Eterna aprendiz

Não existe nada mais fatal para o pensamento que o ensino das respostas. Para isso existem as escolas: não para ensinar as respostas, mas para ensinar as perguntas. As repostas nos permitem andar sobre terra firme. Mas somente as perguntas nos permitem entrar pelo mar desconhecido" (Rubem Alves)
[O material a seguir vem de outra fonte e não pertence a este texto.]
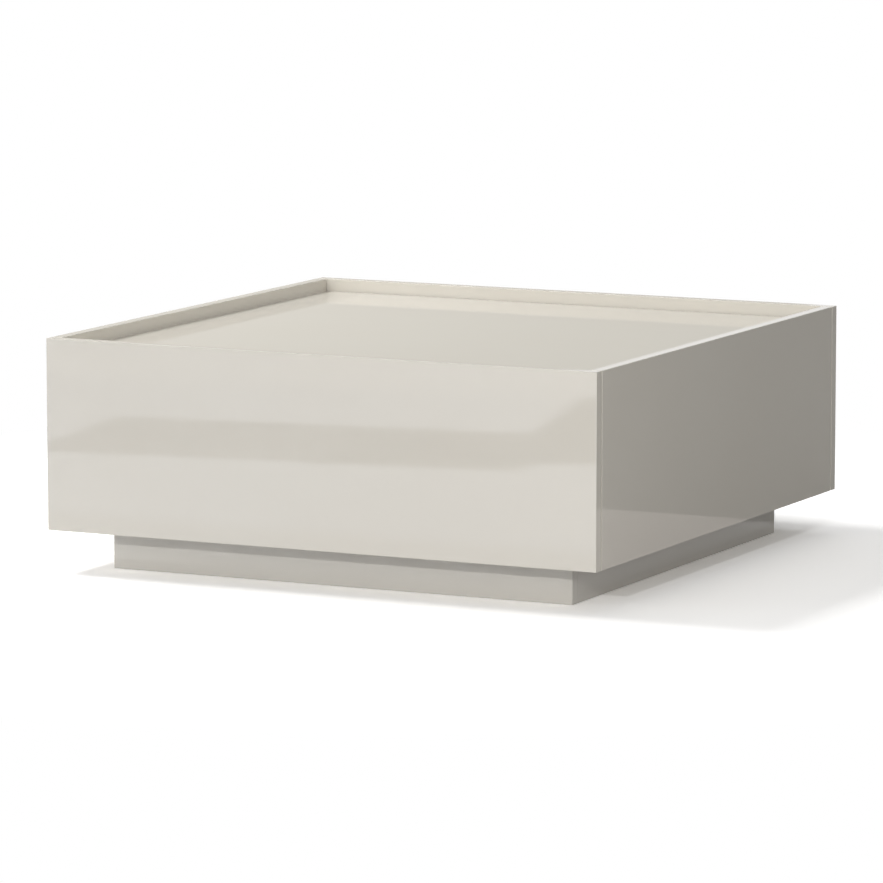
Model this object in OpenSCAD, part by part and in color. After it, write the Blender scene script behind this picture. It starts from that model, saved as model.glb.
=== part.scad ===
/* [Table] */
// Overall width across the side panels
table_w = 950; // [800:10:1200]
// Overall depth across the two drawer fronts
table_d = 950; // [860:10:1200]
// Height of the rim above the floor
table_h = 372; // [340:1:450]
// Thickness of the lacquered boards
board_t = 18; // [16:1:22]
// How far the table top lies below the rim
tray_depth = 21; // [12:1:40]
// Radius that eases the edges of the lacquered boards
ease_r = 0.8; // [0.4:0.1:1.5]

/* [Plinth] */
// Height of the plinth boards
plinth_h = 67; // [55:1:100]
// Setback of the plinth behind the drawer fronts
plinth_setback = 78; // [50:1:120]
// Setback of the plinth inside the faces of the side panels
plinth_side_setback = 75; // [50:1:120]
// Gap between the cross rail and the floor
cross_rail_lift = 3; // [1:0.5:10]
// Length of the two legs of a triangular corner block
block_leg = 45; // [35:1:70]
// Height of the corner blocks
block_h = 40; // [30:1:50]

/* [Drawers] */
// Gap between a shut drawer front and the carcass
push_gap = 2.5; // [2.2:0.1:4]
// Stroke by which a drawer front is pressed in to open it
press_stroke = 2; // [1:0.1:2]
// How far a drawer slides out
travel = 350; // [250:10:380]
// Thickness of the drawer sides and backs
side_t = 15; // [14:0.5:18]
// Thickness of the drawer bottoms
bottom_t = 6; // [4:0.5:8]
// Depth of the grooves that hold a drawer bottom
groove_d = 7; // [5:0.5:9]
// Height of the grooves above the lower edge of the drawer sides
groove_lift = 10; // [8:0.5:14]
// Space under the drawer sides
foot_room = 12; // [8:1:20]
// Space over the drawer sides
head_room = 36; // [20:1:60]
// Space between the back of a shut drawer and the partition
latch_room = 38; // [34:1:60]
// Width of the batten under a drawer bottom
batten_w = 60; // [40:1:100]

/* [Runners] */
// Side space that one runner takes
runner_t = 12.7; // [12.2:0.1:14]
// Height of a runner
runner_h = 45; // [43:0.5:50]
// Height of the runner's middle above the lower edge of the drawer sides
runner_lift = 58; // [52:1:70]
// How much shorter a runner is than the drawer box
runner_short = 10; // [6:1:30]
// Setback of the runners from the edge of the carcass
runner_setback = 2; // [1:0.5:4]
// Thickness of the rolled steel
steel_t = 1; // [0.8:0.1:1.1]
// Inside radius of the plain bends
bend_r = 0.7; // [0.5:0.1:1]
// Diameter of the balls
ball_d = 3.5; // [3.2:0.1:3.8]
// Number of balls in one row of a cage
ball_count = 6; // [4:1:9]
// Play of the balls in their raceways and pockets
race_play = 0.1; // [0.06:0.01:0.15]
// Thickness of a ball cage
cage_t = 0.6; // [0.4:0.1:0.7]
// Play between a ball cage and the rails beside it
cage_play = 0.4; // [0.3:0.05:0.5]
// Diameter of the access holes in the middle rails
access_d = 10; // [8:0.5:14]
// Length and width of the spare screw slots in the rails
slot_len = 9; // [7:0.5:11]
slot_w = 4.5; // [4:0.1:5]

/* [Fixings] */
// Radial play of dowels, screws, bolts and cams in their holes
play = 0.1; // [0.05:0.05:0.2]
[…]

quinta-feira, abril 21, 2005

ETERNA ORQUESTRA SONORA

Vivemos enamoradas já há muito tempo. Gosto de senti-la, escutá-la, perceber suas nuances, sutilezas e tonalidades.
É um casamento perfeito. Acho que posso até dizer que jamais cansei dela. Ela é grande companheira.
Sabe ser romântica, revolucionária, simples ou sofisticada. Parece saber quando e como preciso dela. Não consigo me imaginar separada e, por isso, dia após dia, declaro meu amor a ela: o nome desta paixão é música.
Somos música desde o primeiro movimento que nos gerou, pois música não é apenas melodia organizada, mas também sons, gemidos, sussurros, falas.
Música é som. Som é movimento. Movimento é vida. Duvidam vocês que o espermatozóide e o óvulo que nos geraram tinham uma trilha sonora própria? Tente imaginar-se um ser microscopicamente dotados de ouvidos internos, e sinta a intrépida melodia do agente yang, roqueiramente buscando sua chamada ying, óvulo que o espera com uma doce melodia de passividade romântica.
E depois do encontro um súbito e quase inaudível tamborzinho tribal dá suas primeiras batidas de vida, anunciando o novo ser que surge.
O micro ser já escuta lá de fora carinhosas melodias que lhe parecem direcionadas. E, por dentro, na medida em que cresce no útero da mãe, já tem faixas musicais preferidas: a batida do coração materno, o som do alimento que chega, o silêncio...
Certo dia, quando tudo parecia o paraíso, ouve os sons dos “de fora”, com mais nitidez e, de repente, uma robusta trilha sonora. Mais tarde conhecerá esta estranha canção chamada choro. Choro de quem chegou, e que depois se transformará em riso, choro, riso, pêndulo rítmico da vida.
E, aos poucos, e cada vez mais, a música vai se instalando nos músculos, olhos, nervos, ouvidos, cabelos, coração...
Tudo que vibra gera música. Então como falar da importância da música para nós? Como, se todo o cosmos é simplesmente música? Desde a dança dos planetas até o canto minimal de uma pedra, somos essencialmente música. E´se somos música, somos a própria importância.
Vem a pré-escola. Aprendendo a civilizar-se, a criança aprende vários princípios de organização. E lá novamente está nossa musa cantando e encantando. Por vezes, travestem nossa homenageada com feios trajes, que desmerecem a pureza das crianças.
Queira Deus que os pequeninos possam curtir cada vez mais, música de boa e verdadeira qualidade. Música que ajuda desreprimir movimentos, expressividade, e até produzir valores morais, sem ser moralista.
O pequeno ser crescerá em meio a uma vasta floresta sonora. E sua adolescência será povoada que jamais esquecerá: redes sonoras de apoio e euforias e decepções românticas; atitudes e celebrações coletivas.
O pós- adolescente entrará no mercado de trabalho, na selva humana competitiva e alucinada. Novamente está a música lá, acalmando, criando identificação com momentos e movimentos, provocando reflexão, catarse, contatos reais com o universo dos sentimentos.
Dama da invisibilidade, amiga do coração, princesa sonora. As plantas também te amarão ou murcharão, se te usarem mal...
Nas biodanças, nas musicoterapias, nas discotecas, nas escolas, vento divino que sopra e sensibiliza. Música,é para ti esta homenagem.
E quando enterrarem o meu coração na curva do rio, antes do último suspiro, beberei pelos ouvidos o som das águas e o canto dos pássaros; o som dos grilos e o silêncio da montanha, eterna sinfonia que sempre me ajudou a sentir que faço parte, parte e instrumento da grande orquestra sonora.